My Father, we have talked about him for ages here.  A great man, a provider, caregiver, lover of my Mother, and stable home we always had. But let’s talk father.  We didn’t do much together as he was always working so my Mother could stay at home with us.  Most of my memories of my Father are him sitting at the kitchen table feet on the washing machine smoking and talking to my mother.  His other favorite place, sitting in his chair in his underwear watching T.V., always tired, always planning his next trip to work.  I can remember he took me to play golf a couple of times, fishing a few others.  When I turned 18 he took me with him to watch him play in his band that was probably my coolest memory of him.  Were we close, I have always thought we were.  What did he teach me about being a Father?  You take care of your kids and try to make them into adults.  You try to make sure when you are gone they can make it without you around.  I can remember him telling me it was his job to make sure he left the world with a man not a burden.  I think he did his job.  What about other father’s I know?
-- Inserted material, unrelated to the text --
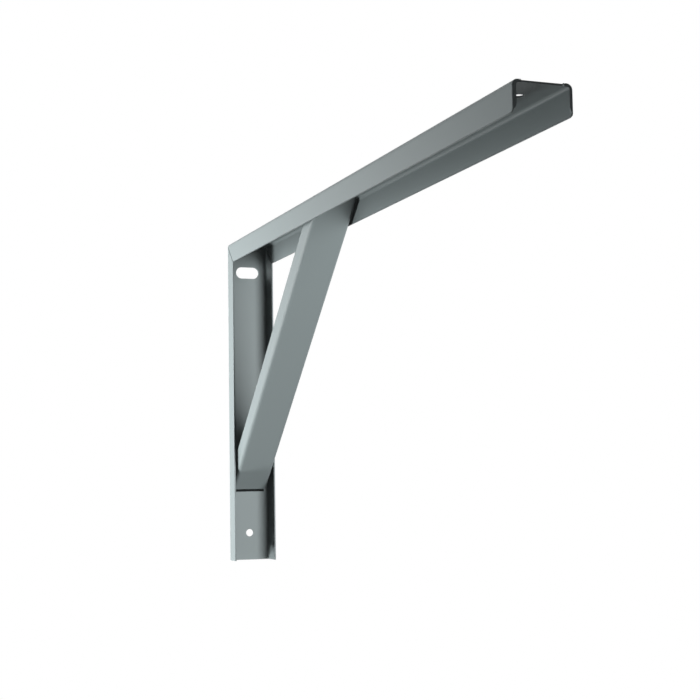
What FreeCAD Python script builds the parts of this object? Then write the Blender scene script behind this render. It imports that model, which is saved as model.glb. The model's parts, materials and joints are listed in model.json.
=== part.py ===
import FreeCAD, Part
import math
import os

# Angle bracket for a shelf: a wall channel and a shelf arm, mitred together at the
# corner, with a narrower channel set between them as a diagonal brace.
# All three are U-channels folded from one gauge of sheet steel and welded inside.
#
# Frame: millimetres. X runs out from the wall, Y across the bracket, Z up.
# The origin is the middle of the wall channel's back face, in the wall plane.

# Overall sizes
UPRIGHT_HEIGHT = 304.0  # wall channel, from the shelf plane down to its lower end
ARM_LENGTH = 600.5  # shelf arm, from the wall plane to the front of its end lips

# Section of the wall channel and the shelf arm
CHANNEL_WIDTH = 40.0
CHANNEL_DEPTH = 20.0  # from the back of the web to the flanges' free edges
SHEET = 1.2
BEND_INNER_RADIUS = 2.8
MITRE_GAP = 0.5  # narrow seam between the two mitred ends

# Diagonal brace
BRACE_DEPTH = 16.0
BRACE_BEND_INNER_RADIUS = 1.8
BRACE_SIDE_GAP = 2.2  # between the brace and the flanges on each side of it
BRACE_END_GAP = 1.5  # between the brace's cut ends and the webs they face
BRACE_FOOT_DROP = 238.3  # shelf plane down to where the brace's face meets the upright's web
BRACE_HEAD_REACH = 260.0  # wall plane out to where the brace's face meets the arm's web

# Wall fixings, both on the centre line of the upright
SLOT_LENGTH = 22.5  # end to end, across the web
SLOT_HEIGHT = 11.0
SLOT_DROP = 27.4  # shelf plane down to the slot's centre
WALL_HOLE_DIAMETER = 7.0
WALL_HOLE_RISE = 25.5  # lower end of the upright up to the hole's centre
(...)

What about my friend’s fathers?  Well they are all gone now but my memory is that they were just like my dad.  Always working and always trying to make us into adults.  My two closest friends and I were really raised by three sets of parents. The funny thing was the rules were basically the same at all three houses.  I think we have all turned out to be good adults. We all have kids and they are all completely different from each other.  I have seen and known several men I thought were good Fathers.  My adopted sister’s husband comes to mind as well.  Four children each what many call “perfect kids”.  I am blessed to be very close to the family so I know they are not all perfect.  Now they are as close as any I have every encountered but perfect, now well behaved and adjusted?  Amen, an in spades. 
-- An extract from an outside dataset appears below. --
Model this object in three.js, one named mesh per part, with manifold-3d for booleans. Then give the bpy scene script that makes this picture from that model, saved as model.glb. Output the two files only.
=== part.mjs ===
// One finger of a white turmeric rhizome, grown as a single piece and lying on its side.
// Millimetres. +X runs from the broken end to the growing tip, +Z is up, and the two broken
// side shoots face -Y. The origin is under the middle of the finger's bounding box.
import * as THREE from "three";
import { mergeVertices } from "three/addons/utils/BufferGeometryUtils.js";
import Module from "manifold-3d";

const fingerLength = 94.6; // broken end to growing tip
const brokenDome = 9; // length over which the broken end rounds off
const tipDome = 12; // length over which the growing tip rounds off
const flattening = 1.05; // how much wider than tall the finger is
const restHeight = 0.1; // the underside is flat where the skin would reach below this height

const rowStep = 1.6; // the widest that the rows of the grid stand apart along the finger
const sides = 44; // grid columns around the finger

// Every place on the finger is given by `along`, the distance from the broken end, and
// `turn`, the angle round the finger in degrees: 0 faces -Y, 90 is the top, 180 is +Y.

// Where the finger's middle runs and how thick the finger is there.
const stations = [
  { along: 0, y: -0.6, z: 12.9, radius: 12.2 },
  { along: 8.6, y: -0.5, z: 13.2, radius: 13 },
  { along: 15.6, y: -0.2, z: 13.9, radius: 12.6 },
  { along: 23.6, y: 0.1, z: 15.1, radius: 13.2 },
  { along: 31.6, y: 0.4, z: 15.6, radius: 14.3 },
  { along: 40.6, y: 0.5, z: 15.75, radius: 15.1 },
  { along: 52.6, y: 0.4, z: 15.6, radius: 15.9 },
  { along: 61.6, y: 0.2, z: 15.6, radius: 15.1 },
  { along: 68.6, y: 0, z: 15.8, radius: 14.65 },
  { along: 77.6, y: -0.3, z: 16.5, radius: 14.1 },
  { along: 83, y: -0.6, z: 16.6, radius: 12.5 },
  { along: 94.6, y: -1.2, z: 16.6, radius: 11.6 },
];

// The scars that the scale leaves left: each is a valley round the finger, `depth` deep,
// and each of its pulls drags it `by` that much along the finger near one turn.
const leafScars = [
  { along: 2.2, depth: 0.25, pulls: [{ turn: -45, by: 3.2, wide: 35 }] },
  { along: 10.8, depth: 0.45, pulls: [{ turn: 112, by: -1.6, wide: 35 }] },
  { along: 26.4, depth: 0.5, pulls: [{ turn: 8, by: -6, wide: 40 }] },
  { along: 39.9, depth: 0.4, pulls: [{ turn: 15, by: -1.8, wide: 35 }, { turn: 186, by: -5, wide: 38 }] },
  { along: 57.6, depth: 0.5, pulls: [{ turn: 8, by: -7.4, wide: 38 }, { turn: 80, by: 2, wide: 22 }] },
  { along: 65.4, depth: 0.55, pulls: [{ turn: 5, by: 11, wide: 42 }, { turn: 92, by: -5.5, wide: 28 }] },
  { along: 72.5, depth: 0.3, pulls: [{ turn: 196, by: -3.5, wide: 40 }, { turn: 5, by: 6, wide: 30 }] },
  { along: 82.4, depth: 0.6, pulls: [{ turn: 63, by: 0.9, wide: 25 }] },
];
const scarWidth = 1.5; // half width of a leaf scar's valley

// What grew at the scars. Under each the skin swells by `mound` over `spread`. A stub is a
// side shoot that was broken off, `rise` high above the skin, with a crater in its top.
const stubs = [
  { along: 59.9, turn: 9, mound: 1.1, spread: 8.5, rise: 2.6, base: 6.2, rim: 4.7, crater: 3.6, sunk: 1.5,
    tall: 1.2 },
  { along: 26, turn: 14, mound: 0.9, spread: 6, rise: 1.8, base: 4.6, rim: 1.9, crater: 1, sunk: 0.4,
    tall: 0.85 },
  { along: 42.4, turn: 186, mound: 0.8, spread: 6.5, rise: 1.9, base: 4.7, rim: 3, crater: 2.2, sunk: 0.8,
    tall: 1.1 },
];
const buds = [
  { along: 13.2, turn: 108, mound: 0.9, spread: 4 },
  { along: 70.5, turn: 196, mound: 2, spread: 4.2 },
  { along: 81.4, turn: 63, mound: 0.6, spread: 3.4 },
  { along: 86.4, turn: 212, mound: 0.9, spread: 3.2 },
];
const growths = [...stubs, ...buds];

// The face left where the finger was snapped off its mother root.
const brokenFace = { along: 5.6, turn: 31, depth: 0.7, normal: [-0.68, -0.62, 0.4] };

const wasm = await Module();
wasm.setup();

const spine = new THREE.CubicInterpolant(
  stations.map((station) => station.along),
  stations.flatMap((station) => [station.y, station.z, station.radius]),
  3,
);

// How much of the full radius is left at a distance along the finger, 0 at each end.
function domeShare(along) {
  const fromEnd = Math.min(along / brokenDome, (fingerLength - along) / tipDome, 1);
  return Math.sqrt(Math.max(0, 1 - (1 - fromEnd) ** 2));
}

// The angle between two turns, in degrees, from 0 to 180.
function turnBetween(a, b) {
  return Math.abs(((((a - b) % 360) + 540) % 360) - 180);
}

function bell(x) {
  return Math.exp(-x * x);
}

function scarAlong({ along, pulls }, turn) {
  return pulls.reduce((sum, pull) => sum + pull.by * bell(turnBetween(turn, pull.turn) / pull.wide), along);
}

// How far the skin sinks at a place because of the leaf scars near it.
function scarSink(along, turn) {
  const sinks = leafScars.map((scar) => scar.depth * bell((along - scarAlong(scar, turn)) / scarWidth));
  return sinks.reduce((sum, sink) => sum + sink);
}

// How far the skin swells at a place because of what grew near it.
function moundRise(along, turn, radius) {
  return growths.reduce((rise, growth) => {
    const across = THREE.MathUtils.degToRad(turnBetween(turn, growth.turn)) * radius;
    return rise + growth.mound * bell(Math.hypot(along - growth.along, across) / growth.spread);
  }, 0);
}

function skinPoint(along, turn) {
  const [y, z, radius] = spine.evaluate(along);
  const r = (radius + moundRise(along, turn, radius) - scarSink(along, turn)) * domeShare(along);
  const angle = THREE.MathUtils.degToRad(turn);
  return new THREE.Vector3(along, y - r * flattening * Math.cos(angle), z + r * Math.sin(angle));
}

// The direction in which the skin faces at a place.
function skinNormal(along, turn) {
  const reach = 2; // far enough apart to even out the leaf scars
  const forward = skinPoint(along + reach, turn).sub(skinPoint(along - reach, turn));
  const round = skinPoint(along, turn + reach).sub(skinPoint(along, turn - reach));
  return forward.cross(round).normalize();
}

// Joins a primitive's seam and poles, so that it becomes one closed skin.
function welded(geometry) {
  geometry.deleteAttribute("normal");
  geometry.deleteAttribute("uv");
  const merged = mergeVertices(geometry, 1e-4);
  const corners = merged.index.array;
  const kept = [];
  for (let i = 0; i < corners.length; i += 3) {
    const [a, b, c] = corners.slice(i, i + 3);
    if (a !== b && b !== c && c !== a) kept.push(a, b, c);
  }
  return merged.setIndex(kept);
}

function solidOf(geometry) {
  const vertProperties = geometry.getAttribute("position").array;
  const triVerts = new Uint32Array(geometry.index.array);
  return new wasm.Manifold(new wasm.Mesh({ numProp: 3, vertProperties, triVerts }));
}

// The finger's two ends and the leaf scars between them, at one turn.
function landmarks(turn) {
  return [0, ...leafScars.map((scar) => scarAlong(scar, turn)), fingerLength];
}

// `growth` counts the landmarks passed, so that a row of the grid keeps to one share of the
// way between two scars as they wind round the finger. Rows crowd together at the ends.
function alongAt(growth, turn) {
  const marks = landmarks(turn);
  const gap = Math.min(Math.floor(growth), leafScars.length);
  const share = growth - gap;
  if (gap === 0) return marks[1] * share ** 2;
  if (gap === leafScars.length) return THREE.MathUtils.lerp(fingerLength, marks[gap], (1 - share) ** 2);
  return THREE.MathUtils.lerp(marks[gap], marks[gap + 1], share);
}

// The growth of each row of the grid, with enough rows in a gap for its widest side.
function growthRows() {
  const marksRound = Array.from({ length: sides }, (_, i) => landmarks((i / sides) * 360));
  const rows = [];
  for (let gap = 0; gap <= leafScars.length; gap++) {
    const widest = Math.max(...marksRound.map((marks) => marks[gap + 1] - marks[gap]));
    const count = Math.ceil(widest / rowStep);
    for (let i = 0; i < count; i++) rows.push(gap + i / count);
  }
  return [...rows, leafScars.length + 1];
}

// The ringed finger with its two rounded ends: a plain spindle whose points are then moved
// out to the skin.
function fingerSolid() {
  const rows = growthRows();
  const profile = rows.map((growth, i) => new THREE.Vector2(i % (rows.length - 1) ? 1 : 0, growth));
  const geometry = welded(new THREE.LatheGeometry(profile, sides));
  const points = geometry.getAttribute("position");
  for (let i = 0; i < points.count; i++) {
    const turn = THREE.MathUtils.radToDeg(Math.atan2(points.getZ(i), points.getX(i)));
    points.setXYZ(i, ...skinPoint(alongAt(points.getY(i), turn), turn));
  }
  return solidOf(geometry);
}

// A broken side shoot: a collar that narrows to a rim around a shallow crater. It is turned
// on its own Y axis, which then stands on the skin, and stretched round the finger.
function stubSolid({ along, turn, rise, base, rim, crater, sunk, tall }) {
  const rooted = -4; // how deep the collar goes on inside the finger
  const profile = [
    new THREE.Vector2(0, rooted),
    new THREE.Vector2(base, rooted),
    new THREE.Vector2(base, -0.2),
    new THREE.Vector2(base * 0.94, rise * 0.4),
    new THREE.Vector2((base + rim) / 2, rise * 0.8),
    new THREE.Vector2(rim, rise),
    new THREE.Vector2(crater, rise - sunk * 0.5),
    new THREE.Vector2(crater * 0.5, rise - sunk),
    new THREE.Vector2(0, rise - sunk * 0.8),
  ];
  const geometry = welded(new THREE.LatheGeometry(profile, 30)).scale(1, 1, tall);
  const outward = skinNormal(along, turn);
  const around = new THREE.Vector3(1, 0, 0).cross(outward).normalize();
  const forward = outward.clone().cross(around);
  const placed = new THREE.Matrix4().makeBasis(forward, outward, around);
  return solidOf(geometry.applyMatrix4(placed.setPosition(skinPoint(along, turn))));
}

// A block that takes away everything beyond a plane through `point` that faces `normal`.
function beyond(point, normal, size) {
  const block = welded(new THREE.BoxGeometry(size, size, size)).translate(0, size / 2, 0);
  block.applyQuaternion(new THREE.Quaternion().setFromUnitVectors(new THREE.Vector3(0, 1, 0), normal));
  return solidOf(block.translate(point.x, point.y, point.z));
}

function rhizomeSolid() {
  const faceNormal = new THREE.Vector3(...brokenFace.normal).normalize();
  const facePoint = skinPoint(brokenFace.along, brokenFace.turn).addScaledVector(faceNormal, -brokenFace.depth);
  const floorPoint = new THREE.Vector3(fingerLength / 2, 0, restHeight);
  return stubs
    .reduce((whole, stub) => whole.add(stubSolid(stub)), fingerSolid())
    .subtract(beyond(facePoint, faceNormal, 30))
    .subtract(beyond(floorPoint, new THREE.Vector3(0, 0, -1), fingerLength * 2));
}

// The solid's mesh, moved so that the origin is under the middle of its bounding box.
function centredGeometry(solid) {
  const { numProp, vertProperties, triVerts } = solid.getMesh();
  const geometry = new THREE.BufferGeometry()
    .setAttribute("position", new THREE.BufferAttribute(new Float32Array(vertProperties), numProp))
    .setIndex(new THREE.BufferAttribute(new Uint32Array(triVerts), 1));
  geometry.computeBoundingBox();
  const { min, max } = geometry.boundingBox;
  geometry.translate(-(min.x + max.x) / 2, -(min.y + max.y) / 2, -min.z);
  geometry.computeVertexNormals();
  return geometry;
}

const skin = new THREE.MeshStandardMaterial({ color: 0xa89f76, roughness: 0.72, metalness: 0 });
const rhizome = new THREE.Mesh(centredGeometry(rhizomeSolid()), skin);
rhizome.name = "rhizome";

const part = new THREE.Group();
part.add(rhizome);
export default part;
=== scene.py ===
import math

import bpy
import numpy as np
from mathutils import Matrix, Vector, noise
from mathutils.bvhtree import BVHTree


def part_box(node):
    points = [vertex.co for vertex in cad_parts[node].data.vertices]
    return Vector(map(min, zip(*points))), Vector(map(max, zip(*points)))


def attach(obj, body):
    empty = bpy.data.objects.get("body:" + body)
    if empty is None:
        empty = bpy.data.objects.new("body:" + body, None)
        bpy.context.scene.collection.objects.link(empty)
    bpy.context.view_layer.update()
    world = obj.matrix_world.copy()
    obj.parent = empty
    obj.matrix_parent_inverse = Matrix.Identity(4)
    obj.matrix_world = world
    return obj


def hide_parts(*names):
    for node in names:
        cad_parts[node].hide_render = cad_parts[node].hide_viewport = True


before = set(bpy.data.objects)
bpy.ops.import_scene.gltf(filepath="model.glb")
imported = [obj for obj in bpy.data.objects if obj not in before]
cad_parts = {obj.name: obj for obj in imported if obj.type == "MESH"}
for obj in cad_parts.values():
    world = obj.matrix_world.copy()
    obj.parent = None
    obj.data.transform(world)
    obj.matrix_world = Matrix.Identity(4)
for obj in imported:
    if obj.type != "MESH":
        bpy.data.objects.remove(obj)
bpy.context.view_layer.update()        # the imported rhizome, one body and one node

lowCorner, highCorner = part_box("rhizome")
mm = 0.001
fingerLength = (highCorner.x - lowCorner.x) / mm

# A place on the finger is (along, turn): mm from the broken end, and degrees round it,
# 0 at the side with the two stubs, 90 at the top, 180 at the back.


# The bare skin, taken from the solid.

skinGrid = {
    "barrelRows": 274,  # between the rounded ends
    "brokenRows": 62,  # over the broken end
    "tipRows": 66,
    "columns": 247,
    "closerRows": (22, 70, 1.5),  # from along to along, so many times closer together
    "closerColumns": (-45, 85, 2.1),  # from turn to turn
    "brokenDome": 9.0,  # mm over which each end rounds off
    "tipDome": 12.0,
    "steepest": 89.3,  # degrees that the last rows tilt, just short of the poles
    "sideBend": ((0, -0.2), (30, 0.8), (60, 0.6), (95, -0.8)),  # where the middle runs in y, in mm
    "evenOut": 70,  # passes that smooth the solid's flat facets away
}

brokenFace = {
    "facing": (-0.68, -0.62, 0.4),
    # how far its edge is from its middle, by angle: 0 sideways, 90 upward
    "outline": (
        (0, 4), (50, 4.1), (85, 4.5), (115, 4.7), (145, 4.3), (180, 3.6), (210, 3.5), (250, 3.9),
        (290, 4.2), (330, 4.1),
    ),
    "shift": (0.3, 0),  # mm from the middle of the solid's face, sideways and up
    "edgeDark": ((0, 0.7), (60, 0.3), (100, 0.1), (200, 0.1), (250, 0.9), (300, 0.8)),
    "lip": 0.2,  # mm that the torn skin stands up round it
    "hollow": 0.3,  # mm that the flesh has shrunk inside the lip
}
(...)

So where did I take a wrong turn at the Cirlce K?   Where did I lose the ability to parent or make a difference, or influence my son’s life?  I have a young man who absolutely refuses to listen to one piece of advice I offer.  Who looks for my core values and then mocks them as if they were the stupidest things a human being could believe.  Not only is that, but then tries to ague that they are not believeable and that anyone who believes like I do is a moron.  His words!!  We never talk.  We only scream at each other.  He walks into a room and my blood pressure rises at least 20 points.  The last time we were together I had to call a doctor afterwards because I thought I was having a heart attack.  This cannot be normal.   I know it’s not because I see other families who love each other and can’t wait to get together and share family time.  The only time I hear from my son is when he is in need.  He has never called me once time to say hey dad what’s up.  Now all of the conversations start out that way but then there is the, hey I need a favor or I got to have this or that.  When I tell him all he wants is money or work done on his car or anything else then he hits me with its all about the money or all about the material things to me. Well I guess so because from my view that’s all our relationship is him needing, me providing.  I guess my father providing I got but he would have never provided for me if all I ever did was piss him off I can promise. 

I can’t blame my inability to be a Dad on my son.  He tells me all the time I don’t know him.  How can you get to know someone who assaults you at every turn?  Who takes everything you believe in and makes fun of it.  A young man who anytime you open your month to try to get to know him turns the conversation into some kind of twisted psycho analysis of your thoughts and how you are simple minded and need help.  Is this a person anyone wants to know?  I think not.  

So we have another Father Day behind us.  I missed my Dad yesterday.  I was trying to remember did I honor him enough when he was here?  Did I always thank him for his sacrifices during my formative years, the years he worked all of those jobs so we could be home with my Mom.  All of those late night and sleepless days he kept up the pace so we could have what we needed.  As I sit here now I know I didn’t do enough.  I surely hope that he knows I meant too.  I should have hugged him more; I should have told him I loved him more.  Even if he didn’t tell me back.  I should have taken him to lunch more when I had the chance.  Man I miss him. 

Maybe my son is my Karma, for not doing all of those things for a man who sacrificed so much for me?  If so, then as they say Karma is a bitch!!  My son and I will never be close because neither of us is willing to take the others point of view.  I simply can’t compromise my values and give into his unrealistic ramblings as the way it is.  He can’t never see himself as a member of society working and being a part of the solution and not the problem.  My words there, not his.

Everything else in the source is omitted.